At one point -possibly in 1925-, new windows were added to the temple, resulting in the removal of part of paintings to make may for the larger openings. Some of the other paintings were damaged due to natural processes, but this temple remains a beautiful example of Lanna art mural paintings.
When you visit Bua Khrok Luang Temple, you may find it very quiet. Somedays the entry door to the ubosot is closed to prevent from the birds to fly inside. You may get in through the side door. 0 Wat Bua Khrok Luang : Thasala.
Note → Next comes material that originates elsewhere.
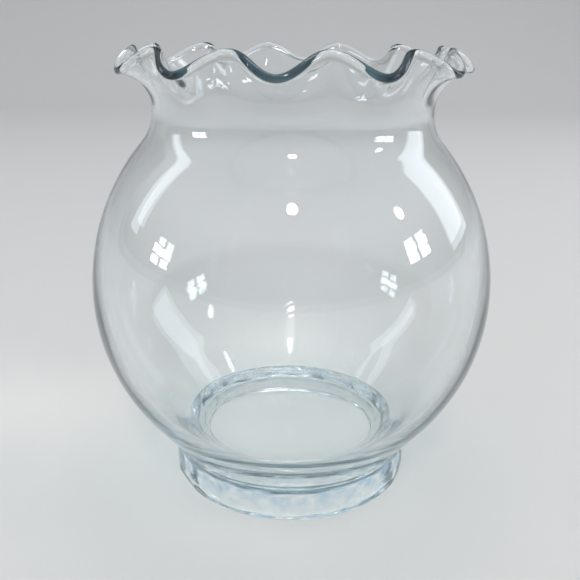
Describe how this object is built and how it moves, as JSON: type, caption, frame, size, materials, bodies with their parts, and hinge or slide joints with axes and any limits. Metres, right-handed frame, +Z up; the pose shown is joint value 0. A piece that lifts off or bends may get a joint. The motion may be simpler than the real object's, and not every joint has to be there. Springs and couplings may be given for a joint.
{
  "type": "rose bowl vase",
  "caption": "Clear glass rose bowl on a foot ring: a round bowl drawn in to a neck, with a flared, crimped and fire-polished lip, for short-stemmed flowers in water.",
  "frame": {"origin": "centre of the bounding box's bottom face, which is the centre of the foot ring on the table", "axes": "+Z up along the vase's axis; the front is -Y, +X is to the right of someone facing the front"},
  "size_m": [0.15, 0.15, 0.165],
  "materials": {
    "bowl_glass": "clear blown glass, fire-polished, faint blue-green in the thick edges",
    "foot_glass": "clear thick glass, lumpy and mottled, faint blue-green"
  },
  "bodies": {
    "root": {"bowl": "bowl_glass", "foot": "foot_glass"}
  },
  "joints": []
}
Chiang Mai.
Located a two or three kilometers West of Chiang Mai city and South of the University of Chiang Mai, Wat Umong is a temple set in a natural setting at the foot of Doi Suthep mountain. If you think that all temples look the same, then you have to visit Wat Umong, and walk in its peaceful and natural gardens.
Wat Umong was constructed over 700 years ago and still retains its rural ambience. It gets its name from the tunnels under the Stupa. Umong in Thai is tunnel. The tunnels are covered with beautiful murals that date back to the year 1380 and were renovated a few years ago. These murals represent trees, flowers and birds painted in red and gold colors. When the temple was constructed, there used to be much more mural paintings; but in 1930, after being deserted for many years, Jao Chun Sirorot and a group of friends started restoring the temple. They had to deal with 80cm to 100cm layers of sand in the tunnels, with some parts that could not even be accessible. While removing the sand, unfortunately, some lower parts of paintings disappeared with the sand because nobody suspected there were paintings.
The monks at the temple feed the animals that wander in the surrounding forest. Visitors are allowed to feed the turtles and fish in the small lake within the temple complex and fish food is available at the gates. Signs with wise sayings in Thai and English are hung along the path leading to the lake. There is a little island in the middle called Pigeon Island. Wat Umong : 135 moo10 T. Suthep. Chiang Mai.